» **Exercise aim**: Start with the line containing "imported = [obj" and write out each line through the end of the listing, exactly as given.

+ + + + + + +

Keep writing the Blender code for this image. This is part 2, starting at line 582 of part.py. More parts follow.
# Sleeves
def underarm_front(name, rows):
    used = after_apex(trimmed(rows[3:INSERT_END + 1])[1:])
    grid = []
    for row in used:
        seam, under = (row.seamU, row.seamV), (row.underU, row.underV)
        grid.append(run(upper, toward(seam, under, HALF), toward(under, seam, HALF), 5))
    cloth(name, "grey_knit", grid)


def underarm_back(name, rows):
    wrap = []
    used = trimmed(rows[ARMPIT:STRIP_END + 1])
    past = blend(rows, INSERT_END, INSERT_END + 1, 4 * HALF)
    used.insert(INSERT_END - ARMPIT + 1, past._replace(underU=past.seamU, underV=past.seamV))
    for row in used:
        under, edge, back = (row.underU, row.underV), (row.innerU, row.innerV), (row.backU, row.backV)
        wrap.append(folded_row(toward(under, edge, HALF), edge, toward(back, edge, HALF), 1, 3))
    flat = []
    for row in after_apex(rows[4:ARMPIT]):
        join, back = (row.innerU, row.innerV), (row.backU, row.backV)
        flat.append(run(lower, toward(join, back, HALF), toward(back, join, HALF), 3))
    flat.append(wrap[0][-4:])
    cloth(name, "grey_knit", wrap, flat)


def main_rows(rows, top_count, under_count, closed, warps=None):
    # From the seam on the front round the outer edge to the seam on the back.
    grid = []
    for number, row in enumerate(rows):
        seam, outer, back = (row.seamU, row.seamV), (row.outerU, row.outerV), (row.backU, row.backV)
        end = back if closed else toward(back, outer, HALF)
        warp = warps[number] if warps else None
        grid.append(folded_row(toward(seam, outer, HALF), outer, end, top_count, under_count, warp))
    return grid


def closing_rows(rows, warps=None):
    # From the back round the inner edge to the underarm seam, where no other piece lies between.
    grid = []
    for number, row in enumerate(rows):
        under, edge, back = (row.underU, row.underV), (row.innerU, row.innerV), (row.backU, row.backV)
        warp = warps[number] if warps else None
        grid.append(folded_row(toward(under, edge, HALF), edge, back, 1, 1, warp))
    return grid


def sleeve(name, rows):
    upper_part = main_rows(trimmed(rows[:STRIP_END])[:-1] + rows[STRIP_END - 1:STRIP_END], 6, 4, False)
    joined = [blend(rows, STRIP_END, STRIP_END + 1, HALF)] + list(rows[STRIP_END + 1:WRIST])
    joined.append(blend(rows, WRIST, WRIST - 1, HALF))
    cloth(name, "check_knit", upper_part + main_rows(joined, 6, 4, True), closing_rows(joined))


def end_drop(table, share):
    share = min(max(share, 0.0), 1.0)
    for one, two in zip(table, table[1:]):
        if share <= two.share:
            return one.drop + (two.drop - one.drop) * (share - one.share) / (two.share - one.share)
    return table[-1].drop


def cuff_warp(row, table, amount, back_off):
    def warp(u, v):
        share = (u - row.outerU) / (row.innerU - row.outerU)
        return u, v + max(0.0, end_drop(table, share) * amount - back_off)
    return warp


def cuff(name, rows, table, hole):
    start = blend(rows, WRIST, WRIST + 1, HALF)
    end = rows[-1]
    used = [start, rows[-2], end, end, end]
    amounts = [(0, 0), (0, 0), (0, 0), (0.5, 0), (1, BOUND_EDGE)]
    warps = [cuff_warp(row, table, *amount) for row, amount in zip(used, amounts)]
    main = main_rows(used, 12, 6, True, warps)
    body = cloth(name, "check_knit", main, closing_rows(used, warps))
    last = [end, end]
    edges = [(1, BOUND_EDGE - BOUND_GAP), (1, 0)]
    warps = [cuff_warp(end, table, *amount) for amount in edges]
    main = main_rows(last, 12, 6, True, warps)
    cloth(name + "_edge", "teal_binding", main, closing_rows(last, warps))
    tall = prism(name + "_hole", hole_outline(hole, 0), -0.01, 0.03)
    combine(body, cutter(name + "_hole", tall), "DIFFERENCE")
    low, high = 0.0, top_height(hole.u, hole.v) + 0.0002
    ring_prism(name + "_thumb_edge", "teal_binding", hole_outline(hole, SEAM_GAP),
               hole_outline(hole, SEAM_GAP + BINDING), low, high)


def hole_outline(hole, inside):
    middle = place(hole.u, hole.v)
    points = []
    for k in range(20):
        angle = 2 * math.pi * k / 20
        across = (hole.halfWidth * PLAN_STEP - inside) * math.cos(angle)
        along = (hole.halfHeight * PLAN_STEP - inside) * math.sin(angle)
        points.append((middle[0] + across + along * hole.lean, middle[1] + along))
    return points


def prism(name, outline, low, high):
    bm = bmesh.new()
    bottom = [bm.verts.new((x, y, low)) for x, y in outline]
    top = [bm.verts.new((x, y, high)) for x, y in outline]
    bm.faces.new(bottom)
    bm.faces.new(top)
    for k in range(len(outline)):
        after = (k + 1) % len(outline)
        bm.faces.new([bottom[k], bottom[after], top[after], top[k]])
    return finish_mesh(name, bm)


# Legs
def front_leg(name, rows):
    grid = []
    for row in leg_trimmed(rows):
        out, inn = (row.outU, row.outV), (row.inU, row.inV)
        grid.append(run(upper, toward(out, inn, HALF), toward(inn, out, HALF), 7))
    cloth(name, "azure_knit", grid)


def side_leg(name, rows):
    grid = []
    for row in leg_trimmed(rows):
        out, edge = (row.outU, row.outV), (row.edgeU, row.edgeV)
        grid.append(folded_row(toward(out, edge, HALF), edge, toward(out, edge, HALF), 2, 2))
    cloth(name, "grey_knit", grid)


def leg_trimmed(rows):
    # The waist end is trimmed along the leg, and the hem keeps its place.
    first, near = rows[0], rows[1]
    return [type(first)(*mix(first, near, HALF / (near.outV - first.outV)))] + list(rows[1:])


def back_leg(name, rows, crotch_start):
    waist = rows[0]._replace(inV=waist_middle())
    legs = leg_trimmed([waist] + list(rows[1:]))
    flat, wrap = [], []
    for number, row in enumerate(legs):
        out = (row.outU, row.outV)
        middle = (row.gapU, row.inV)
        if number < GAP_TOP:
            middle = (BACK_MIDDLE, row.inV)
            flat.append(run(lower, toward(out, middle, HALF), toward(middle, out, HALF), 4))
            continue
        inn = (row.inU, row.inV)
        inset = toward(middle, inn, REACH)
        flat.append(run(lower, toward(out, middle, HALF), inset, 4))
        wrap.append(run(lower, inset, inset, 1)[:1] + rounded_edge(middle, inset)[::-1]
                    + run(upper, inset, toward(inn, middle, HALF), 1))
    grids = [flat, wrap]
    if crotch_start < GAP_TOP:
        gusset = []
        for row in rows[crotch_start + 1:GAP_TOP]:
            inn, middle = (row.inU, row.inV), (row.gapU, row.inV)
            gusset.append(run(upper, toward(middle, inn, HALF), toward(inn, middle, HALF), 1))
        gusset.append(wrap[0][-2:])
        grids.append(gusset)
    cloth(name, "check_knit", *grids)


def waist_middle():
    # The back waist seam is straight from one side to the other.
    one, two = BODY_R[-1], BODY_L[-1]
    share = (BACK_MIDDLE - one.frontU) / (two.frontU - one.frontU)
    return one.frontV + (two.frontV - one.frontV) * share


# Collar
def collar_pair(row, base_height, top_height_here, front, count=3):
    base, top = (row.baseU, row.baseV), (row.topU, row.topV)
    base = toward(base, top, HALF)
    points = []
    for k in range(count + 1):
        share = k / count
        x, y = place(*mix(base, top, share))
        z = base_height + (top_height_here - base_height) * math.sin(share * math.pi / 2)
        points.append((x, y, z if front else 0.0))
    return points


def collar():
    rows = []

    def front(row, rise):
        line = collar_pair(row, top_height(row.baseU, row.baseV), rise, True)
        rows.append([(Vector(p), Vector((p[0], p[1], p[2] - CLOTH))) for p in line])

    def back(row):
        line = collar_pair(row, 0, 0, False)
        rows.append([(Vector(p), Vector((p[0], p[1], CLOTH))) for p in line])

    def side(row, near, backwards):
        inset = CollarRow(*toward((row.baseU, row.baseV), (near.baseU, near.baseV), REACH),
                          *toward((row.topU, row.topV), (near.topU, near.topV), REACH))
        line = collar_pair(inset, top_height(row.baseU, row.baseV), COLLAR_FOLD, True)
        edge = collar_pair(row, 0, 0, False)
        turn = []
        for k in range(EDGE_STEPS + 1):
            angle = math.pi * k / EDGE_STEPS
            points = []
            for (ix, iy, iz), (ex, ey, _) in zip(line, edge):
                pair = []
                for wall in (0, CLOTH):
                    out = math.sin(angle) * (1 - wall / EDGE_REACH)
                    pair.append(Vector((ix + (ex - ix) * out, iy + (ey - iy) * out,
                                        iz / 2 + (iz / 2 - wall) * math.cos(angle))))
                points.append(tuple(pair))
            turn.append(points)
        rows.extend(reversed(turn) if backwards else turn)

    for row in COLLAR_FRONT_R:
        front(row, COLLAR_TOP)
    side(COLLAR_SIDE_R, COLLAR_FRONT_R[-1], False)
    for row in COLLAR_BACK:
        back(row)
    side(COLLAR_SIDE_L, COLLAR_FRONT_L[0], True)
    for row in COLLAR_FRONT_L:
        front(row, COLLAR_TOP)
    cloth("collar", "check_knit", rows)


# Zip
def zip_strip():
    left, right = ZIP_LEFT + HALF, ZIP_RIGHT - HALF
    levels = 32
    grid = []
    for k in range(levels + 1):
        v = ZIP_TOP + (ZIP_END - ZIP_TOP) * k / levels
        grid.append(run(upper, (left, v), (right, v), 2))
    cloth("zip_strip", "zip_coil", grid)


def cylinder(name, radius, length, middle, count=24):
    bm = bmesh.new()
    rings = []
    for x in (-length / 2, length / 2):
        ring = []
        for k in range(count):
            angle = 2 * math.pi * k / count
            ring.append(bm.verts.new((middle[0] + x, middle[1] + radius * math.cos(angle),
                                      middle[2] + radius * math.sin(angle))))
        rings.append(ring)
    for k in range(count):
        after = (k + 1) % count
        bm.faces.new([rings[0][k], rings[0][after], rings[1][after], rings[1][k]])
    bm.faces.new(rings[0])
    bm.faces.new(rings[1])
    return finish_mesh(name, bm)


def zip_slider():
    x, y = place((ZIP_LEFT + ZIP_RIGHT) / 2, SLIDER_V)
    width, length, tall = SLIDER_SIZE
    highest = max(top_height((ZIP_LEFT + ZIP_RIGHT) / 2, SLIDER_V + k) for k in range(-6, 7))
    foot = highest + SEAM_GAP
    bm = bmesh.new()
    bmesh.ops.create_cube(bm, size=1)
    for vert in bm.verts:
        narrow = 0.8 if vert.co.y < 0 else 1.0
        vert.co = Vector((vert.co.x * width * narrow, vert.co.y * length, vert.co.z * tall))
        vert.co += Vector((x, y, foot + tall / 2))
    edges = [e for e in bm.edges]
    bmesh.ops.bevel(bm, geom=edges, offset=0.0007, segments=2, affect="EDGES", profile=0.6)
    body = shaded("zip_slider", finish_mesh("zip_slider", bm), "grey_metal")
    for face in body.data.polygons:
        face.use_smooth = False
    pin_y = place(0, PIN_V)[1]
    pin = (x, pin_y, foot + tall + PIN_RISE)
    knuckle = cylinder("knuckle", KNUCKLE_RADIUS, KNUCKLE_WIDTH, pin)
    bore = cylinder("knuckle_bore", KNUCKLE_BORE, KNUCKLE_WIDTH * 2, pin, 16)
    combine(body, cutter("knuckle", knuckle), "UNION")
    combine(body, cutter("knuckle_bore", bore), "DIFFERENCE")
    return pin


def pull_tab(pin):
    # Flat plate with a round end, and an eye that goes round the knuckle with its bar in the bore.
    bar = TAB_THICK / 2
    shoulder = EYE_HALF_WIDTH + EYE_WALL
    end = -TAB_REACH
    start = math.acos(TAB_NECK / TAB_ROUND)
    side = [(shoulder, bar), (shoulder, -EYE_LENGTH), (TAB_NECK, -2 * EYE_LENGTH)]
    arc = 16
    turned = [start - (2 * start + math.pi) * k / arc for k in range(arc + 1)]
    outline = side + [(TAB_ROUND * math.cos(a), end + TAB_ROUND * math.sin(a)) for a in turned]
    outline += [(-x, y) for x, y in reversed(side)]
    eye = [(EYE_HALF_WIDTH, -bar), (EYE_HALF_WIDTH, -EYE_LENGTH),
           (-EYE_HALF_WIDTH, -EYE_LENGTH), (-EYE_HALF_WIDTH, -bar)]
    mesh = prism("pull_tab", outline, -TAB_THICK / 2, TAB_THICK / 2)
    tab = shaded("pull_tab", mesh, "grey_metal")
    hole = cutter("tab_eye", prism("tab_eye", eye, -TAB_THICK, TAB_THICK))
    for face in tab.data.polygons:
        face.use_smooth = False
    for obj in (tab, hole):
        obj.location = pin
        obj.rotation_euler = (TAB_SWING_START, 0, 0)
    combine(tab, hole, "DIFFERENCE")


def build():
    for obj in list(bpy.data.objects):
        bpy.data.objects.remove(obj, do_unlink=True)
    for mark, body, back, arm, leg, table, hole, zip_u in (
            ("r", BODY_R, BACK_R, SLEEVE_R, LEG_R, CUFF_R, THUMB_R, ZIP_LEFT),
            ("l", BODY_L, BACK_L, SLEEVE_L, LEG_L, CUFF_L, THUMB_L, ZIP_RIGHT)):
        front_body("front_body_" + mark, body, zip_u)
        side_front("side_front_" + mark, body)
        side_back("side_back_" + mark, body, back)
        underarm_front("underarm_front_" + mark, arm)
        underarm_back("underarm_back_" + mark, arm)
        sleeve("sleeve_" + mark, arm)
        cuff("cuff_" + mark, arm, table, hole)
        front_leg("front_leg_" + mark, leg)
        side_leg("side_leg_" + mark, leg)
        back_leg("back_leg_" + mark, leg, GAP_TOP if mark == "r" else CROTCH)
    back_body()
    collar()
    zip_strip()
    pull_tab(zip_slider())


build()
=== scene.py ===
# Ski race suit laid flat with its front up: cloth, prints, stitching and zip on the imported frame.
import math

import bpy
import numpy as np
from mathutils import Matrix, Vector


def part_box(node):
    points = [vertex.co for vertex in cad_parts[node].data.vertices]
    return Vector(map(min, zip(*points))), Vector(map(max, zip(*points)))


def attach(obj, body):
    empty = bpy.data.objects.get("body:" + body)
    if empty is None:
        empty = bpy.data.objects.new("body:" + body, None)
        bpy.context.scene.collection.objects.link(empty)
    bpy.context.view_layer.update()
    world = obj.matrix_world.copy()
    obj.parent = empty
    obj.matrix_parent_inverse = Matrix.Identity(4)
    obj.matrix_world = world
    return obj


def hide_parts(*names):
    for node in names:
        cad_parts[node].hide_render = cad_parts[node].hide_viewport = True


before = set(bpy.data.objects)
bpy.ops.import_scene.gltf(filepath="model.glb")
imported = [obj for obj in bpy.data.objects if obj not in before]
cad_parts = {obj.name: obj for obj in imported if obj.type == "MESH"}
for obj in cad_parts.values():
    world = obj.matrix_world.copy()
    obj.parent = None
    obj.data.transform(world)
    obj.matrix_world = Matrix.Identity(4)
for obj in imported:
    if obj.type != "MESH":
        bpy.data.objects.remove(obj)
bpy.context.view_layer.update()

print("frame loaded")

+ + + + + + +

» **Completed exercise**:
imported = [obj for obj in bpy.data.objects if obj not in before]
cad_parts = {obj.name: obj for obj in imported if obj.type == "MESH"}
for obj in cad_parts.values():
    world = obj.matrix_world.copy()
    obj.parent = None
    obj.data.transform(world)
    obj.matrix_world = Matrix.Identity(4)
for obj in imported:
    if obj.type != "MESH":
        bpy.data.objects.remove(obj)
bpy.context.view_layer.update()

print("frame loaded")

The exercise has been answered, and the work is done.